:: Given information ::

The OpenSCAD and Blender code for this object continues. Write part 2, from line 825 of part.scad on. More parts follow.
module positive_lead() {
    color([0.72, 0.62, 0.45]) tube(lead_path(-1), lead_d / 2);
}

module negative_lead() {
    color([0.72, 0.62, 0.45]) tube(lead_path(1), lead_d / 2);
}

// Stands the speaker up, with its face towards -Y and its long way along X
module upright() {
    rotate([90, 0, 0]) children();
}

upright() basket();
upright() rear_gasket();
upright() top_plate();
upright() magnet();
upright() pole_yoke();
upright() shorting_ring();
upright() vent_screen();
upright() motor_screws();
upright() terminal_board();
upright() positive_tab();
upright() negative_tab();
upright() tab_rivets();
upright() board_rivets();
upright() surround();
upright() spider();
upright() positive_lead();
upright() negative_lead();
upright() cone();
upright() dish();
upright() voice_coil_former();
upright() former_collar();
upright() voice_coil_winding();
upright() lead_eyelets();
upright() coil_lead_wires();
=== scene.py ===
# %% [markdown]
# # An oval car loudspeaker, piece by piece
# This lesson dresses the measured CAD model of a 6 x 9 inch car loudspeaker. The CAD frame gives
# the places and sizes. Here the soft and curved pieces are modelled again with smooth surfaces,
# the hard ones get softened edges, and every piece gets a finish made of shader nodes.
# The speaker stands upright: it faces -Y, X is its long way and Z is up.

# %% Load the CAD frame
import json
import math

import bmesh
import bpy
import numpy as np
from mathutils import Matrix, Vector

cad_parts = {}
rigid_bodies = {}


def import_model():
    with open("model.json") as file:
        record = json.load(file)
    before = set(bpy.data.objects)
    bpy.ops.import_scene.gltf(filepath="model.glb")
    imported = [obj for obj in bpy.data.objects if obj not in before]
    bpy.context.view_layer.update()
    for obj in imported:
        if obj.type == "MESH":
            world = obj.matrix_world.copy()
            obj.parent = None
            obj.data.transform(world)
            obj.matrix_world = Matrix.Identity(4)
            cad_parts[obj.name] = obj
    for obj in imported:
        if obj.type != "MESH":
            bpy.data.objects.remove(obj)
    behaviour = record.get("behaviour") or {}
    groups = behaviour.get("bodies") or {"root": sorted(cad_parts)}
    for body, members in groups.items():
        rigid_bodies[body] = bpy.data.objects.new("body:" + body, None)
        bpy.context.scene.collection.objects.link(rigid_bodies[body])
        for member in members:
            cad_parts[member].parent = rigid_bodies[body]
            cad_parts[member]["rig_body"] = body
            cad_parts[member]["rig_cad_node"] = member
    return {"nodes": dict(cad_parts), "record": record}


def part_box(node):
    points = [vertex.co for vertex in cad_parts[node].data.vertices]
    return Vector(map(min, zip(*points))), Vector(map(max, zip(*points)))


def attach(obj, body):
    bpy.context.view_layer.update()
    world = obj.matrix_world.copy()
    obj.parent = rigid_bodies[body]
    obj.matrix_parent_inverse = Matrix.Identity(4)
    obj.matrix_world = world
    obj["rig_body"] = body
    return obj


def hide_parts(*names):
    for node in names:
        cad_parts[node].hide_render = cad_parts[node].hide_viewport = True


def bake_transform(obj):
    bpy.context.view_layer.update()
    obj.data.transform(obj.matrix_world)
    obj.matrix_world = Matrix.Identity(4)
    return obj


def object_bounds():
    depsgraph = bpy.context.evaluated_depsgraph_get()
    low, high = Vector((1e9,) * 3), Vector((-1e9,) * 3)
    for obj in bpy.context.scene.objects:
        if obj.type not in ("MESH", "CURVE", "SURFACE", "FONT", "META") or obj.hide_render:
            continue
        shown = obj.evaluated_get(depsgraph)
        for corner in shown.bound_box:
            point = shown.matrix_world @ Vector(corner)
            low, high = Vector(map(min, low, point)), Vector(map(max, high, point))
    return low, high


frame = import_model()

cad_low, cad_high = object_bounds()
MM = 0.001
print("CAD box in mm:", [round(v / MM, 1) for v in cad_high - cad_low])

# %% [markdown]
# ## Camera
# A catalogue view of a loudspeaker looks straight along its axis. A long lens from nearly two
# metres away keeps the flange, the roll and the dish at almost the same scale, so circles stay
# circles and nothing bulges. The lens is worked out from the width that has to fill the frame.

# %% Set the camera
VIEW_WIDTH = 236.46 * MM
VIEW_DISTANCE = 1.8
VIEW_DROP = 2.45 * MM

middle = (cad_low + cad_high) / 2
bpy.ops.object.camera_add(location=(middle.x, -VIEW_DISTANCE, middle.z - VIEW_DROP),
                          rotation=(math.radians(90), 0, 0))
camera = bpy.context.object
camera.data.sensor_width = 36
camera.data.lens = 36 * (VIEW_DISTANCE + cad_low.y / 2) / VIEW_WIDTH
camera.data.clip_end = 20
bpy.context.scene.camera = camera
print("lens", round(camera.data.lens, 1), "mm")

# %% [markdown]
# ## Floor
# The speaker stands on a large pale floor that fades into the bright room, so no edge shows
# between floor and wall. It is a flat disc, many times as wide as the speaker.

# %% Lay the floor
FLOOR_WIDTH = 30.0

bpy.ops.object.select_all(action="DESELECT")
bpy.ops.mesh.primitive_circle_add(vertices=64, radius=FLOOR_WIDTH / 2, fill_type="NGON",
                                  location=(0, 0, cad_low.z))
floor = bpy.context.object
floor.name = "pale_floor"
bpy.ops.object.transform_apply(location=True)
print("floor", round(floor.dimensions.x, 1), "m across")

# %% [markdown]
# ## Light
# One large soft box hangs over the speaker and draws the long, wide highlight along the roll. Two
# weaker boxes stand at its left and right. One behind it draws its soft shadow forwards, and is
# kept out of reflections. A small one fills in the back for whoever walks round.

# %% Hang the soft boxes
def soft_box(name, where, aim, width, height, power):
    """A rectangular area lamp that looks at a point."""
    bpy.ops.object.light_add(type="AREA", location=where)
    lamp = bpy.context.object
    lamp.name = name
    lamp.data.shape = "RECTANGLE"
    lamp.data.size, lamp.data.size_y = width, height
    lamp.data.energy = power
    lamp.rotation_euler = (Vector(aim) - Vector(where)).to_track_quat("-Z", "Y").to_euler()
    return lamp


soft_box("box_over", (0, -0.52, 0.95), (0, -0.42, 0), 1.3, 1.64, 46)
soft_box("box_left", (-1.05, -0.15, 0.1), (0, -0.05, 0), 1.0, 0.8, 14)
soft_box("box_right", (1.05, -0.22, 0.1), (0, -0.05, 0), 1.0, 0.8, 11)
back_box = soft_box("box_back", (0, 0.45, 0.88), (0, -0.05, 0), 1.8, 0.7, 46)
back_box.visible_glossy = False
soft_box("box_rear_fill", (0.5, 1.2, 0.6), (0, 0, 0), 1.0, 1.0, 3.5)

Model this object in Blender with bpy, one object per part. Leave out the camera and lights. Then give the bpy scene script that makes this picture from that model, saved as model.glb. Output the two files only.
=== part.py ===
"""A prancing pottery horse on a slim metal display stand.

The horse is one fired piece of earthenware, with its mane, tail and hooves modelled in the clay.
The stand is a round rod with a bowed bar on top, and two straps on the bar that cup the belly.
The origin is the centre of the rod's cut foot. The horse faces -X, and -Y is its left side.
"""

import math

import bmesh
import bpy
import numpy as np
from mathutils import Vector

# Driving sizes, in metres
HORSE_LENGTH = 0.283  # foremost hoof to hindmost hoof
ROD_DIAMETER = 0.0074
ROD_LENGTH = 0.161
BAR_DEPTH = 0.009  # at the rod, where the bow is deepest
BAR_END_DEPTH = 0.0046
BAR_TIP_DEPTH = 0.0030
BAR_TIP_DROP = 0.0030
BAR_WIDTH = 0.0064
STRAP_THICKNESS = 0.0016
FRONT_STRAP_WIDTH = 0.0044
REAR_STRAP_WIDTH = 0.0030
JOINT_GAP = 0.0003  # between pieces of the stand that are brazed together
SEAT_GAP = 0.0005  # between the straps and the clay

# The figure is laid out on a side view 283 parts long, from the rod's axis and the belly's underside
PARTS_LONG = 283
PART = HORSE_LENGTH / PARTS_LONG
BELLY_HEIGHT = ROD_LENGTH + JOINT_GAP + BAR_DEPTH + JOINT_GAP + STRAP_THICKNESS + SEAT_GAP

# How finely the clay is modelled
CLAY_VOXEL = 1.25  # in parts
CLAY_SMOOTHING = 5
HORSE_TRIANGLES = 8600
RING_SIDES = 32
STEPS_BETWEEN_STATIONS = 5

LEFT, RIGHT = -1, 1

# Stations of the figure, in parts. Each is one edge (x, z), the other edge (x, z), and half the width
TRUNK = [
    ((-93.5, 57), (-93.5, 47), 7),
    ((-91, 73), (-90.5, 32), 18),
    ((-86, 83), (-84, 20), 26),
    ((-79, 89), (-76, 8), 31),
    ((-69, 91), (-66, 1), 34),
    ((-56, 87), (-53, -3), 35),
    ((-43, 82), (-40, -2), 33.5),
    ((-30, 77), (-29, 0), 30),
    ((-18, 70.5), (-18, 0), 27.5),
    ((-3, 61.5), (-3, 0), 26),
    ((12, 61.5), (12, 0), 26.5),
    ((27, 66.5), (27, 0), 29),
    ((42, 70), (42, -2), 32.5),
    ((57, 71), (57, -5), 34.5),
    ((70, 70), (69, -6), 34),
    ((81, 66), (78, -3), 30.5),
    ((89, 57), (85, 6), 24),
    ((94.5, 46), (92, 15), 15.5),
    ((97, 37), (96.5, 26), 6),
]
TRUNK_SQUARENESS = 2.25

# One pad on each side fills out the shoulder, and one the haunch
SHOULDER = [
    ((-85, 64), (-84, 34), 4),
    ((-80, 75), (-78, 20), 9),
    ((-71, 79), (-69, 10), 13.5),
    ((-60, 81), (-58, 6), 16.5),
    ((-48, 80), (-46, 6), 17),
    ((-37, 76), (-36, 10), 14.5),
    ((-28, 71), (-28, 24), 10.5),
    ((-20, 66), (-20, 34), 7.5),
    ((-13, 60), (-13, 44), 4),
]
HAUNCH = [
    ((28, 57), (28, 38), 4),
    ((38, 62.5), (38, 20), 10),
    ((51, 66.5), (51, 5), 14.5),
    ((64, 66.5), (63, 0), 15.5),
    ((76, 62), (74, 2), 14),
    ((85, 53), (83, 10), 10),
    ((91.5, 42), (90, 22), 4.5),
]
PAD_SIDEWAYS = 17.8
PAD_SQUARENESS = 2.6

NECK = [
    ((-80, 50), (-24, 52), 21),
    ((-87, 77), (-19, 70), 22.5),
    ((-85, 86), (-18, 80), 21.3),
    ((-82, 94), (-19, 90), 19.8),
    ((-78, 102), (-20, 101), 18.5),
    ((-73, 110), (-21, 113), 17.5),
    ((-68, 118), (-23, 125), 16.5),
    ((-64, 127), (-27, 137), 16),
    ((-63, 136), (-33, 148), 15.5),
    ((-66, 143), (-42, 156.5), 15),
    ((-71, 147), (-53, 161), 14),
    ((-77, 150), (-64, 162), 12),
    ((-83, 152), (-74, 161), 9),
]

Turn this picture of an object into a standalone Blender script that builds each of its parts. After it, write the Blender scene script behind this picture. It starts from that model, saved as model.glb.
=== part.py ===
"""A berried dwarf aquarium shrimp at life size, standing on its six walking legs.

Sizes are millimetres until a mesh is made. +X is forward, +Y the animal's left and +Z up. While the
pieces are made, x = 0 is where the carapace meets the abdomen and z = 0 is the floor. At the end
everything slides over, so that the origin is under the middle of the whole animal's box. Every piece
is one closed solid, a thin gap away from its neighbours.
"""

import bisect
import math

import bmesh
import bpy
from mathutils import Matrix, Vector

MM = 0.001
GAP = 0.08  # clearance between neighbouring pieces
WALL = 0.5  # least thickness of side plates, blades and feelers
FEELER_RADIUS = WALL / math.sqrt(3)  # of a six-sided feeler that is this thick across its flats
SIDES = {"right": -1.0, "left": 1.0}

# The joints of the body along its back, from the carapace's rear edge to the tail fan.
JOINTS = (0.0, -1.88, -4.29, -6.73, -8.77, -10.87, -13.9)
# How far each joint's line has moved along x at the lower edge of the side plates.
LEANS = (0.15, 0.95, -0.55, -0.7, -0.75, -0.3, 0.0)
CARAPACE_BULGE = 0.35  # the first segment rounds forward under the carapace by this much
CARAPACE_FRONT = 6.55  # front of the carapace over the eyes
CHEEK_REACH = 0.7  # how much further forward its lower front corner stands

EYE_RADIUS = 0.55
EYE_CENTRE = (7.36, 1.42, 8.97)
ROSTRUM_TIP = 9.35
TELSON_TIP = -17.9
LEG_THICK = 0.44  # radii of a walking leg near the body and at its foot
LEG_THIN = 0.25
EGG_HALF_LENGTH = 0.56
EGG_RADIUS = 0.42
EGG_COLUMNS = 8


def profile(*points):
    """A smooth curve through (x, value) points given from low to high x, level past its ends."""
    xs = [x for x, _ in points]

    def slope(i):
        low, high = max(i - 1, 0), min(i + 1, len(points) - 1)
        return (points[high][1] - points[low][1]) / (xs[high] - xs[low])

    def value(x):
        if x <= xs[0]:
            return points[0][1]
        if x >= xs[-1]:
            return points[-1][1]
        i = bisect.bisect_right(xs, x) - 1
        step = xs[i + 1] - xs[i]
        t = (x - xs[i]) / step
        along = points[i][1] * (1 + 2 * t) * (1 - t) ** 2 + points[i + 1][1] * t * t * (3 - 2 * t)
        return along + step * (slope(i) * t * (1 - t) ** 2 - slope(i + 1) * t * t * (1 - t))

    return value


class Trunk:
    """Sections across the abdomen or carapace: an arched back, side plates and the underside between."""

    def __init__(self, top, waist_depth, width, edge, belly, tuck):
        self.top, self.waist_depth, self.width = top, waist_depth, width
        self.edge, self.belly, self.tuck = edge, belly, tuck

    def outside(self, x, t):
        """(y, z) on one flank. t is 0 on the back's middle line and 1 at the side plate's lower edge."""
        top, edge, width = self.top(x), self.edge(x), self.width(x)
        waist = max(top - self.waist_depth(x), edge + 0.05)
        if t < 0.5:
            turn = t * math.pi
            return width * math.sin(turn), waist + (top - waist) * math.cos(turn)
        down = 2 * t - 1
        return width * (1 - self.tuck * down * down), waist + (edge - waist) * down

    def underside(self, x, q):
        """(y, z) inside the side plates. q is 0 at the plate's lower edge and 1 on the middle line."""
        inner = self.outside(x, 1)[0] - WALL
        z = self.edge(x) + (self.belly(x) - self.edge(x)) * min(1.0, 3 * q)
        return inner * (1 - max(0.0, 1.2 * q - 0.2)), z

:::

What needs to be done:
Return exactly, and only, the lines from the one containing "way along X" down to the one containing "for member in", with both of those lines included.

Result:
// Stands the speaker up, with its face towards -Y and its long way along X
module upright() {
    rotate([90, 0, 0]) children();
}

upright() basket();
upright() rear_gasket();
upright() top_plate();
upright() magnet();
upright() pole_yoke();
upright() shorting_ring();
upright() vent_screen();
upright() motor_screws();
upright() terminal_board();
upright() positive_tab();
upright() negative_tab();
upright() tab_rivets();
upright() board_rivets();
upright() surround();
upright() spider();
upright() positive_lead();
upright() negative_lead();
upright() cone();
upright() dish();
upright() voice_coil_former();
upright() former_collar();
upright() voice_coil_winding();
upright() lead_eyelets();
upright() coil_lead_wires();
=== scene.py ===
# %% [markdown]
# # An oval car loudspeaker, piece by piece
# This lesson dresses the measured CAD model of a 6 x 9 inch car loudspeaker. The CAD frame gives
# the places and sizes. Here the soft and curved pieces are modelled again with smooth surfaces,
# the hard ones get softened edges, and every piece gets a finish made of shader nodes.
# The speaker stands upright: it faces -Y, X is its long way and Z is up.

# %% Load the CAD frame
import json
import math

import bmesh
import bpy
import numpy as np
from mathutils import Matrix, Vector

cad_parts = {}
rigid_bodies = {}


def import_model():
    with open("model.json") as file:
        record = json.load(file)
    before = set(bpy.data.objects)
    bpy.ops.import_scene.gltf(filepath="model.glb")
    imported = [obj for obj in bpy.data.objects if obj not in before]
    bpy.context.view_layer.update()
    for obj in imported:
        if obj.type == "MESH":
            world = obj.matrix_world.copy()
            obj.parent = None
            obj.data.transform(world)
            obj.matrix_world = Matrix.Identity(4)
            cad_parts[obj.name] = obj
    for obj in imported:
        if obj.type != "MESH":
            bpy.data.objects.remove(obj)
    behaviour = record.get("behaviour") or {}
    groups = behaviour.get("bodies") or {"root": sorted(cad_parts)}
    for body, members in groups.items():
        rigid_bodies[body] = bpy.data.objects.new("body:" + body, None)
        bpy.context.scene.collection.objects.link(rigid_bodies[body])
        for member in members:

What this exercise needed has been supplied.